## GIVEN INSTRUCTION:
Find the lines containing "three" and say how many there are, with no other words.

## SUPPLIED INFORMATION:
• • •
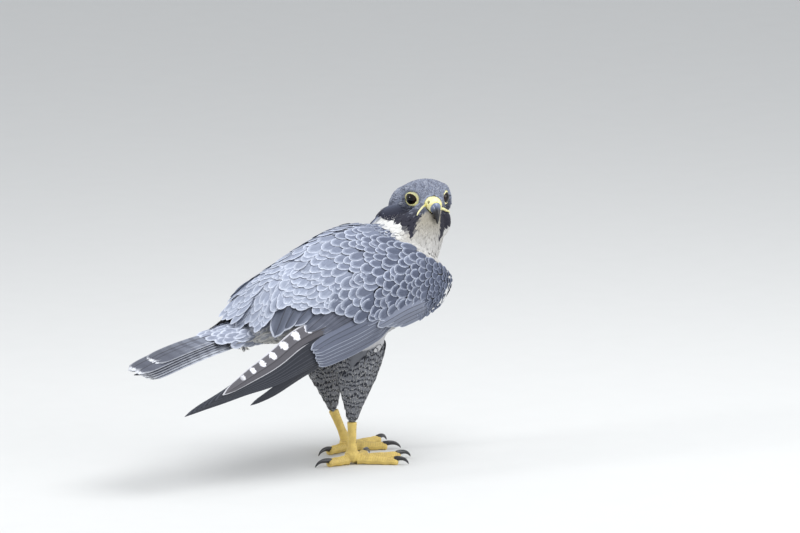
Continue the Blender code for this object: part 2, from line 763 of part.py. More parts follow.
• • •
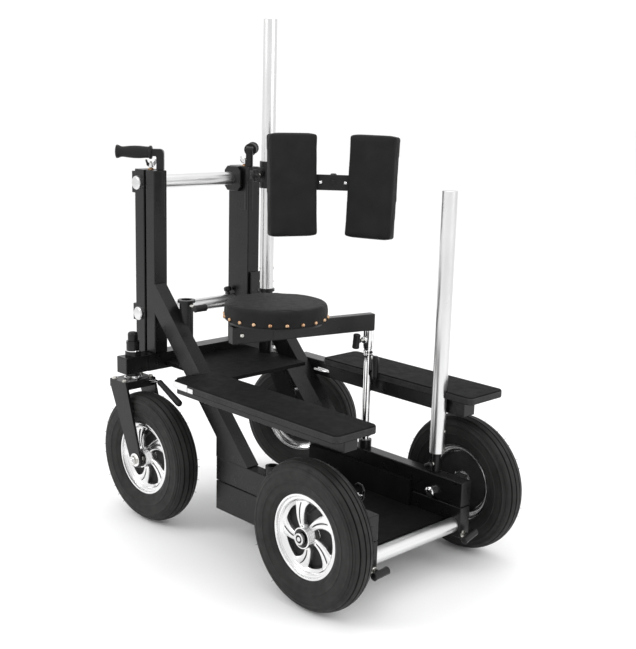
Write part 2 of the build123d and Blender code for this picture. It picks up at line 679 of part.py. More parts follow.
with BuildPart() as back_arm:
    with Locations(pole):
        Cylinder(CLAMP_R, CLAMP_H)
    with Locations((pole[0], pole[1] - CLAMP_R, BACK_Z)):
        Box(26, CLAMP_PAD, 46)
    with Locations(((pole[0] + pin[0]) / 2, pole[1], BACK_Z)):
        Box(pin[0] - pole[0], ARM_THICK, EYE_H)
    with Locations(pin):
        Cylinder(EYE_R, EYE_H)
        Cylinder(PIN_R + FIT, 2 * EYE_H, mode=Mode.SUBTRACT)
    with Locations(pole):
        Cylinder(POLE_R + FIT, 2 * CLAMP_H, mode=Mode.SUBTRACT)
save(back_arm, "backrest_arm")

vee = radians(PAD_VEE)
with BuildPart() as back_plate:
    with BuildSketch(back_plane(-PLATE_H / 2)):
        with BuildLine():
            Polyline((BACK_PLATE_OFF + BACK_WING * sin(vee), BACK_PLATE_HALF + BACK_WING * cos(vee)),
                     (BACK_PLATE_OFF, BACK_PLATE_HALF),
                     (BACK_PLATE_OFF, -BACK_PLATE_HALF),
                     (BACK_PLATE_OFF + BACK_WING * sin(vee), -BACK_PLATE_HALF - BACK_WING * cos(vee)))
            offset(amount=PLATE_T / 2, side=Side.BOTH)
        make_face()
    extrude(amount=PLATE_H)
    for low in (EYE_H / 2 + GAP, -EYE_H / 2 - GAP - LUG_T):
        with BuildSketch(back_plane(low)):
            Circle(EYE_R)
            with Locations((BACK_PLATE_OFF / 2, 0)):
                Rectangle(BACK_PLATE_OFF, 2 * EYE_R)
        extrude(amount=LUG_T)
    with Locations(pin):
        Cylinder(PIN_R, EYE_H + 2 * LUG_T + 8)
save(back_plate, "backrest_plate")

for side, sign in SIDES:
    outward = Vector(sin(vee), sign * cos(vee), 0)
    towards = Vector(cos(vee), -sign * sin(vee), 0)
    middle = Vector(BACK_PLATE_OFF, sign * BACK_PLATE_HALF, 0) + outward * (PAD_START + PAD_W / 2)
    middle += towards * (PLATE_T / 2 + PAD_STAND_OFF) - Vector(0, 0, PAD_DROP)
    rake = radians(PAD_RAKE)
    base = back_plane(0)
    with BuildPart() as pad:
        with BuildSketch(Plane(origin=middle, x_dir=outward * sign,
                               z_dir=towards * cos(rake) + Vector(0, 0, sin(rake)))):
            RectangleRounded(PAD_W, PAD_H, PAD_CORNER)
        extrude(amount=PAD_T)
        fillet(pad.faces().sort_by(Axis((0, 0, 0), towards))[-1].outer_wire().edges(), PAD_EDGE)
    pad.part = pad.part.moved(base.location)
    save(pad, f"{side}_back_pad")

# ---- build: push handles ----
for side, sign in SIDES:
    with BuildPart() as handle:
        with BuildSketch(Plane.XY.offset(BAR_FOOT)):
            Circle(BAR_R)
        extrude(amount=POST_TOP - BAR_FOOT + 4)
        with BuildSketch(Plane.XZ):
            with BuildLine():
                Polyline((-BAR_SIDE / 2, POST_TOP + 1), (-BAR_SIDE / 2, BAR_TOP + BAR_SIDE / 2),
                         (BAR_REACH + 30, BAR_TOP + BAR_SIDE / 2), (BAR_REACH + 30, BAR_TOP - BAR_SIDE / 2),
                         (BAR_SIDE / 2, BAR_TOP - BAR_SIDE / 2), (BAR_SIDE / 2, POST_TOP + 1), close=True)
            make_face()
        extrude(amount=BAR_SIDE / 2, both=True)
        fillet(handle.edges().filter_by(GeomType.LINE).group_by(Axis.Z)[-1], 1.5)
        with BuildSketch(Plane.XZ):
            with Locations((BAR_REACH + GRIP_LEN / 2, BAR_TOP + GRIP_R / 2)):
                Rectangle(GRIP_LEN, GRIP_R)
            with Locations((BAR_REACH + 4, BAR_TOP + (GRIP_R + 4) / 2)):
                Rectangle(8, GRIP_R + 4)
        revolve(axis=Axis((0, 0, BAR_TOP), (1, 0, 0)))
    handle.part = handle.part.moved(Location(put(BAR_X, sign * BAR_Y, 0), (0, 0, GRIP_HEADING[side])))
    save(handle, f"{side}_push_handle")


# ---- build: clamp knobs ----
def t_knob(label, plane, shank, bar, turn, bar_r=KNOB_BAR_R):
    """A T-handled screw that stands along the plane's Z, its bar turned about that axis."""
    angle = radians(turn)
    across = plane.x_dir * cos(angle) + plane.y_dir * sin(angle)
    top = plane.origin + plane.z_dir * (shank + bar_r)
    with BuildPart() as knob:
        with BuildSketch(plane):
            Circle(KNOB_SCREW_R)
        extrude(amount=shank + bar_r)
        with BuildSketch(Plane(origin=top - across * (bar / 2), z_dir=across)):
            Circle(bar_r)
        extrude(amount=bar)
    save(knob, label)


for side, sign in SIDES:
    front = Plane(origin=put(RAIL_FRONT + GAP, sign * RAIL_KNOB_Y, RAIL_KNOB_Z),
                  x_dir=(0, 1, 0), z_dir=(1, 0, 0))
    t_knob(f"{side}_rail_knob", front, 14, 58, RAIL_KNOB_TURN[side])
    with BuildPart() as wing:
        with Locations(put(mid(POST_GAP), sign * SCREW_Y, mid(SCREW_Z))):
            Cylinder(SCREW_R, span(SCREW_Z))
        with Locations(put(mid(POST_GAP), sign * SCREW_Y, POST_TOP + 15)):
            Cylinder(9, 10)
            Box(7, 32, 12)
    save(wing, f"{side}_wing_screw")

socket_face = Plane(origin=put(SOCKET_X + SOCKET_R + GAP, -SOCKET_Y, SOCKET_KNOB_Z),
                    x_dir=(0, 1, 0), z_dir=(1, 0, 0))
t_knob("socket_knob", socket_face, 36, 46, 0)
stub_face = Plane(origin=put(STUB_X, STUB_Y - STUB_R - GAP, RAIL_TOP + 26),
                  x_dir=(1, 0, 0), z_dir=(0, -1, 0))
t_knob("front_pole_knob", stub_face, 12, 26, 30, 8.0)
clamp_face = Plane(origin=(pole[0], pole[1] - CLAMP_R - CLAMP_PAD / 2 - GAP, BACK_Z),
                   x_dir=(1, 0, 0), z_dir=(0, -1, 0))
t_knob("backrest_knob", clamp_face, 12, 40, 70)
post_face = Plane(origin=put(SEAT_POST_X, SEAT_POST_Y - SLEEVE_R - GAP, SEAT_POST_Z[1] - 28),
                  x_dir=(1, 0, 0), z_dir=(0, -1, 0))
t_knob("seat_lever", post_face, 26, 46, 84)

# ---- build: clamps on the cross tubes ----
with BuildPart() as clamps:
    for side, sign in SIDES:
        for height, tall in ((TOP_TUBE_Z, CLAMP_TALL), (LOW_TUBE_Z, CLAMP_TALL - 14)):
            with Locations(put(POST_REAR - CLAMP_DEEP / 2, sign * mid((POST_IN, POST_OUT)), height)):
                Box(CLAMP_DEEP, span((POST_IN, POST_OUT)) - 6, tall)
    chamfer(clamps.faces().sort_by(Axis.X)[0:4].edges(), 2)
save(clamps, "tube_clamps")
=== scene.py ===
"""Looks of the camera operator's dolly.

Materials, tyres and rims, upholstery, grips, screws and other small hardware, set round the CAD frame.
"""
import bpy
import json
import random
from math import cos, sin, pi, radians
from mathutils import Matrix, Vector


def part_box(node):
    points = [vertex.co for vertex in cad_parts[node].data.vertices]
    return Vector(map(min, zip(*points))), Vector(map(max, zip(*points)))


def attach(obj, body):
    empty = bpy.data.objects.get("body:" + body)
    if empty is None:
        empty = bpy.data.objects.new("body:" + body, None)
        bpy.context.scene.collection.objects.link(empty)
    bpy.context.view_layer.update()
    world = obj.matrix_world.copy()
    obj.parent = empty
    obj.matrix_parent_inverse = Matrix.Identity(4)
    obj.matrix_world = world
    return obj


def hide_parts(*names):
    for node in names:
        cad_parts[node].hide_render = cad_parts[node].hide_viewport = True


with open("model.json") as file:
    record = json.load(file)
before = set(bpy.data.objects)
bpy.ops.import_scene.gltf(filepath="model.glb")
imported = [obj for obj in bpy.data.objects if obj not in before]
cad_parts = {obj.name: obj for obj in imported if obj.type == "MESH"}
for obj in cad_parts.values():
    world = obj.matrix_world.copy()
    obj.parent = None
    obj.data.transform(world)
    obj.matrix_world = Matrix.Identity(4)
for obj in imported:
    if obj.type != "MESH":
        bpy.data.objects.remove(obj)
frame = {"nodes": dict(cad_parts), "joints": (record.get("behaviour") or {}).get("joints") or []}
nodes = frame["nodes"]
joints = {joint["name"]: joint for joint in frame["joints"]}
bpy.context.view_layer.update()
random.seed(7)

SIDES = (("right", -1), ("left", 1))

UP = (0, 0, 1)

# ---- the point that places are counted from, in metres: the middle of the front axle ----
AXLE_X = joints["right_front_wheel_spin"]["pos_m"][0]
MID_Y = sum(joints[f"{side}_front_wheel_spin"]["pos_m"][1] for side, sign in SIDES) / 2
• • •
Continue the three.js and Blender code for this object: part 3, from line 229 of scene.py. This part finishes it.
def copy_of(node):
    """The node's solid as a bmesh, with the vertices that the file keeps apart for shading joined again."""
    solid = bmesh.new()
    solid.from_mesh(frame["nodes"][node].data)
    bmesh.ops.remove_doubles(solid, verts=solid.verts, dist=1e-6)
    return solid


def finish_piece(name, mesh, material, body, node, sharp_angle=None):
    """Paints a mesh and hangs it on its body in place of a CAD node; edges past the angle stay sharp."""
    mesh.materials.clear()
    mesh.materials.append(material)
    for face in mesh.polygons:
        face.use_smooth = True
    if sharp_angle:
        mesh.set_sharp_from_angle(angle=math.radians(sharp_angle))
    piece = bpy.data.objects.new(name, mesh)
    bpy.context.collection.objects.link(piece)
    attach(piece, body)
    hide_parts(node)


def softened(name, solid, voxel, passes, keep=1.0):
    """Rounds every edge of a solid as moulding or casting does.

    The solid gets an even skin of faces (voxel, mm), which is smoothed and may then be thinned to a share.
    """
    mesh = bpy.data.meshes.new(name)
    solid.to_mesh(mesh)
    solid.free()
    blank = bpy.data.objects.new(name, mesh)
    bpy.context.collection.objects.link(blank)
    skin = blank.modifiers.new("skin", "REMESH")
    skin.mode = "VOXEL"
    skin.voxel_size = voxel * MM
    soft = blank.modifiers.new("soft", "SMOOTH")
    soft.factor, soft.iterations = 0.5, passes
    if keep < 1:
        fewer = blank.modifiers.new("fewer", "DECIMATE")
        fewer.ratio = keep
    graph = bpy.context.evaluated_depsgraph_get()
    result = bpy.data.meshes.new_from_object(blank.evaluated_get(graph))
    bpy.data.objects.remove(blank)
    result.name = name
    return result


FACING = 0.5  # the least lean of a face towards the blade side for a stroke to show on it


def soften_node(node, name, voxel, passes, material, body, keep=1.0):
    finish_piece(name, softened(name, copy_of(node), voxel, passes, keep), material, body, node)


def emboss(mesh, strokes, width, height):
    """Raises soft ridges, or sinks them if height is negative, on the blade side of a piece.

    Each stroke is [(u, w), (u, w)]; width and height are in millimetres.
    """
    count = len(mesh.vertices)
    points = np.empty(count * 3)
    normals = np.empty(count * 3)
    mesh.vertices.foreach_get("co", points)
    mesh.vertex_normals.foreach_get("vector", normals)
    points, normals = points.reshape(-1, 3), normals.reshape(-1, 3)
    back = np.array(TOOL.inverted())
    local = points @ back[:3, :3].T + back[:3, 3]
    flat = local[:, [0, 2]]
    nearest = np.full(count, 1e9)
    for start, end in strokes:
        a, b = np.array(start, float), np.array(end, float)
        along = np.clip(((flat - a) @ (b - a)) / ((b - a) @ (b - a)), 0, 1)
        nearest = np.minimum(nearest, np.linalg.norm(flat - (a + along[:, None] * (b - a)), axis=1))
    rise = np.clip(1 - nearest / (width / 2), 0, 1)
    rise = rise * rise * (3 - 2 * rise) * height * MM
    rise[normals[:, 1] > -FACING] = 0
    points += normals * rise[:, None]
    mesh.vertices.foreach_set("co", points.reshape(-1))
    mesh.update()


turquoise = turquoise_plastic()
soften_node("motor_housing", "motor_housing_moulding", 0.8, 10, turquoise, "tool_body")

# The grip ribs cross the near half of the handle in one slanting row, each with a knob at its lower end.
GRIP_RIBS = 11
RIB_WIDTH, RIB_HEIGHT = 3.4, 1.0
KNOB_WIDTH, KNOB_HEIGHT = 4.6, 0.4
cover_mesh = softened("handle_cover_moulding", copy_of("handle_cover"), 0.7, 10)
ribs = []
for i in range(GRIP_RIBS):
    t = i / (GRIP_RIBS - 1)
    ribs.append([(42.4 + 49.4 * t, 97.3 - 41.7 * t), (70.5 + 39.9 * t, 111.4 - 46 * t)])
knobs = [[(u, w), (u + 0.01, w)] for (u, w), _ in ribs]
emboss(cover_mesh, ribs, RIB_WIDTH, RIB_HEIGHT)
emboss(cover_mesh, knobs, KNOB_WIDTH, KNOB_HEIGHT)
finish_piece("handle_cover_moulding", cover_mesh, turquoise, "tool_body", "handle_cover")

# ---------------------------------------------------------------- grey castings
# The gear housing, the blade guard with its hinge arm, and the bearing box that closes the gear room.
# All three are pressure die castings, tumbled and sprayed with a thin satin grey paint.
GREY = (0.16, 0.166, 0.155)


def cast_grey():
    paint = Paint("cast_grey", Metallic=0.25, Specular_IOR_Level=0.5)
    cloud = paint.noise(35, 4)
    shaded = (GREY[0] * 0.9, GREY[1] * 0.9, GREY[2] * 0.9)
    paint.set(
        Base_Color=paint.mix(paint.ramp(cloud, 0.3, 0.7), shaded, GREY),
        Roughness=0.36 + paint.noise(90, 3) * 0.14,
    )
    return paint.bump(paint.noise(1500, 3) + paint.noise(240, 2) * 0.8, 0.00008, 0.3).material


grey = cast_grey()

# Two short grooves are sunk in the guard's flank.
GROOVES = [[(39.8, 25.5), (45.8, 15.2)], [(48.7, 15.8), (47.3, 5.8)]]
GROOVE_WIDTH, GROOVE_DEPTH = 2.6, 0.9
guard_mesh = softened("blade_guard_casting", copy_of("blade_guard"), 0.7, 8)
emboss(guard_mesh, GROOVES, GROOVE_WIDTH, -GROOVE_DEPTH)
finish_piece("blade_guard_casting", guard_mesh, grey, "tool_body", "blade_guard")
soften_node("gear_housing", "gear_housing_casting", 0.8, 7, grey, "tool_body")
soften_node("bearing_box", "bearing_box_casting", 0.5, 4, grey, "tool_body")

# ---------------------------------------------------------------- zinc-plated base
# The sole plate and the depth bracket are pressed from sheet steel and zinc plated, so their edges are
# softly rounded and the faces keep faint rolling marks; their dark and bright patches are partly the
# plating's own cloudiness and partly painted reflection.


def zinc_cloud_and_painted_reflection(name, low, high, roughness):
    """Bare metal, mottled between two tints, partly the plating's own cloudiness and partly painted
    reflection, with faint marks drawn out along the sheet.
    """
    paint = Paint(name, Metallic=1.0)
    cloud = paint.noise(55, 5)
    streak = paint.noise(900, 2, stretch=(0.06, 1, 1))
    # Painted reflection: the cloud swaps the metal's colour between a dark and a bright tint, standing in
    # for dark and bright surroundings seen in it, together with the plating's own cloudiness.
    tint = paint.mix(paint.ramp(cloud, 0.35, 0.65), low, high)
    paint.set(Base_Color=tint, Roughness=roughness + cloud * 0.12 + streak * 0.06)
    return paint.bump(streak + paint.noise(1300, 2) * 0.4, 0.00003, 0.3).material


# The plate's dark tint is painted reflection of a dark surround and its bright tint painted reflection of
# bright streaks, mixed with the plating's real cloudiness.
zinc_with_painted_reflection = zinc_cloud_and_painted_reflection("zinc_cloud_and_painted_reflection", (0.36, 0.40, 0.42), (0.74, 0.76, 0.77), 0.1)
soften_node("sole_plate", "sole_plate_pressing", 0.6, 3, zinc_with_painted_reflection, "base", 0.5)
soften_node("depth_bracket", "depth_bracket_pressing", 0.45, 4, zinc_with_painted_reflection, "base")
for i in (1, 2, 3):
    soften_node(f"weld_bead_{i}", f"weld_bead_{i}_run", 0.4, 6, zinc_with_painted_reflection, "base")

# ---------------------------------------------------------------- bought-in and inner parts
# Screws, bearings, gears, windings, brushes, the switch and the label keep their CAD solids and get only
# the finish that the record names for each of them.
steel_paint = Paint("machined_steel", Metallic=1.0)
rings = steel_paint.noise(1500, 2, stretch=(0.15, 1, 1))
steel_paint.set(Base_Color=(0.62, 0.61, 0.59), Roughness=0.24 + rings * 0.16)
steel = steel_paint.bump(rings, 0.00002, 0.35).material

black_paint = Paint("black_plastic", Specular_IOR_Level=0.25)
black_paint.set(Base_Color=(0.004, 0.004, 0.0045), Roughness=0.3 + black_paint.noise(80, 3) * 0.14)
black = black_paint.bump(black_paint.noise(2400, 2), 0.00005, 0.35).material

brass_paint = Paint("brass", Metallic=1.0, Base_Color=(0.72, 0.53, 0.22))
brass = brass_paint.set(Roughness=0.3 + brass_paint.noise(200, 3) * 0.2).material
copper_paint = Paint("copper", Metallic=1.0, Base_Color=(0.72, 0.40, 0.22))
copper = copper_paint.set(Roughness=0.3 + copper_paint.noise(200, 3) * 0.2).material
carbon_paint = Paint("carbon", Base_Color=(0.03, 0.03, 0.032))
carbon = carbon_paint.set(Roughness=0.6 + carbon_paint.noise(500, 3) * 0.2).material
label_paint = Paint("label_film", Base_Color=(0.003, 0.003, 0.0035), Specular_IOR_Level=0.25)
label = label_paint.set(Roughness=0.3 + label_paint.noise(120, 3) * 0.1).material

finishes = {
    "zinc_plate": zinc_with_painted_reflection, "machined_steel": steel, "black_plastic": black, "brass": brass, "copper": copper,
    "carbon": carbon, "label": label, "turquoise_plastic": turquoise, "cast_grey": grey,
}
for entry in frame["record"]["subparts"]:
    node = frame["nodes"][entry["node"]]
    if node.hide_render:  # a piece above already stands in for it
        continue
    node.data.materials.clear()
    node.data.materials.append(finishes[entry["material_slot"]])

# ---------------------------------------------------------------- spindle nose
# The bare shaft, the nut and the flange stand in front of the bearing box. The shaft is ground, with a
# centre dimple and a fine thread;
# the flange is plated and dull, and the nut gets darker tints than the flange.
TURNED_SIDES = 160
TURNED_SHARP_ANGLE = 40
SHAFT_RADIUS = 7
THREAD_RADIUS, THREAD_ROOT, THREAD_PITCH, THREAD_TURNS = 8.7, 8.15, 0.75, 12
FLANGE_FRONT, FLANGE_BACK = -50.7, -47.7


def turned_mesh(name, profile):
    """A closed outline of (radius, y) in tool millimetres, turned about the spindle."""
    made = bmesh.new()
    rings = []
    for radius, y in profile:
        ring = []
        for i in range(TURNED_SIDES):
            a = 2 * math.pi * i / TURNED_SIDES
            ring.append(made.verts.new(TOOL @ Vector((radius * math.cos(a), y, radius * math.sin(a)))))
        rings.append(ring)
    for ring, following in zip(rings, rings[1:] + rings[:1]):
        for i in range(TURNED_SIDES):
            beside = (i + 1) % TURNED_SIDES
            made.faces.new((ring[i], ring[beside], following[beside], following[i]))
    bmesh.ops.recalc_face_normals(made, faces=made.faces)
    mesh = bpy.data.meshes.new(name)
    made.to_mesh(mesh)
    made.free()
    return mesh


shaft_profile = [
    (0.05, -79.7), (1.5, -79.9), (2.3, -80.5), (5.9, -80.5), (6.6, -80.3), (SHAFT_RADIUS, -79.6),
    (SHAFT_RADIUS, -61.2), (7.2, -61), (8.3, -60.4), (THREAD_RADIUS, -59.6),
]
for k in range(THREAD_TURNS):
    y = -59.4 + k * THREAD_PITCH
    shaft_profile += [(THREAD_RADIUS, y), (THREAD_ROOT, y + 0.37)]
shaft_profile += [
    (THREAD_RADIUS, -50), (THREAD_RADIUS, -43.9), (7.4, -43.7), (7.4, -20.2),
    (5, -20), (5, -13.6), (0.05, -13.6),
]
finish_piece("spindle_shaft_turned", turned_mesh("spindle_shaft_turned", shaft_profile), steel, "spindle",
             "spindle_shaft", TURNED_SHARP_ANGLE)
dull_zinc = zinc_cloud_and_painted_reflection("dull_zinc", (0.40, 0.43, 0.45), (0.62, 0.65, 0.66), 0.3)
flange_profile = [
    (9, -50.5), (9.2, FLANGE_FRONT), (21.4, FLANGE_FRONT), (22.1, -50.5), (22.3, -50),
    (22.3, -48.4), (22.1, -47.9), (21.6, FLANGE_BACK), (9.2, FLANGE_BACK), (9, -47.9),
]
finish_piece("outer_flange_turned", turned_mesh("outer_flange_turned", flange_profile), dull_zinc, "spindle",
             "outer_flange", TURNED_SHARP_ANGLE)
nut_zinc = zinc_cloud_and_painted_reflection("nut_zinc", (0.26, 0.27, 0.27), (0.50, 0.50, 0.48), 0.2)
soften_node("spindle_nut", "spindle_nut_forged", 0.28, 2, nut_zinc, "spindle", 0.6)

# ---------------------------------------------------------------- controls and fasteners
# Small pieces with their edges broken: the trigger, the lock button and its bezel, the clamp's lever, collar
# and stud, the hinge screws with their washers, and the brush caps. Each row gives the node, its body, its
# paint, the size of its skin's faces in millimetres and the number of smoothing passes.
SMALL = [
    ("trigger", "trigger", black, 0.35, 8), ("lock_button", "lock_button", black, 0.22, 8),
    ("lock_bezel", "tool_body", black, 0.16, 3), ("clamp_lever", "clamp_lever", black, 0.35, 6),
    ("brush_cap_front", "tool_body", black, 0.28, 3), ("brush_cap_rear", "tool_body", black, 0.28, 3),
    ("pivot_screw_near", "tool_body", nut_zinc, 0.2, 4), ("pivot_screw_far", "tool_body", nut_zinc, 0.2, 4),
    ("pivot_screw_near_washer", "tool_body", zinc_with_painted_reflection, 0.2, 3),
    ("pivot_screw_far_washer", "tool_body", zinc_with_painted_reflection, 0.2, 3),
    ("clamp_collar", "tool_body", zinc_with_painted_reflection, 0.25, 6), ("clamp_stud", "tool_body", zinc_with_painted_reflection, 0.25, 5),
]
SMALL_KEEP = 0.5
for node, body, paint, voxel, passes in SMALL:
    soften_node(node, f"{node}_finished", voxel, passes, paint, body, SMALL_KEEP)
• • •
## REPLY TO THE EXERCISE:
2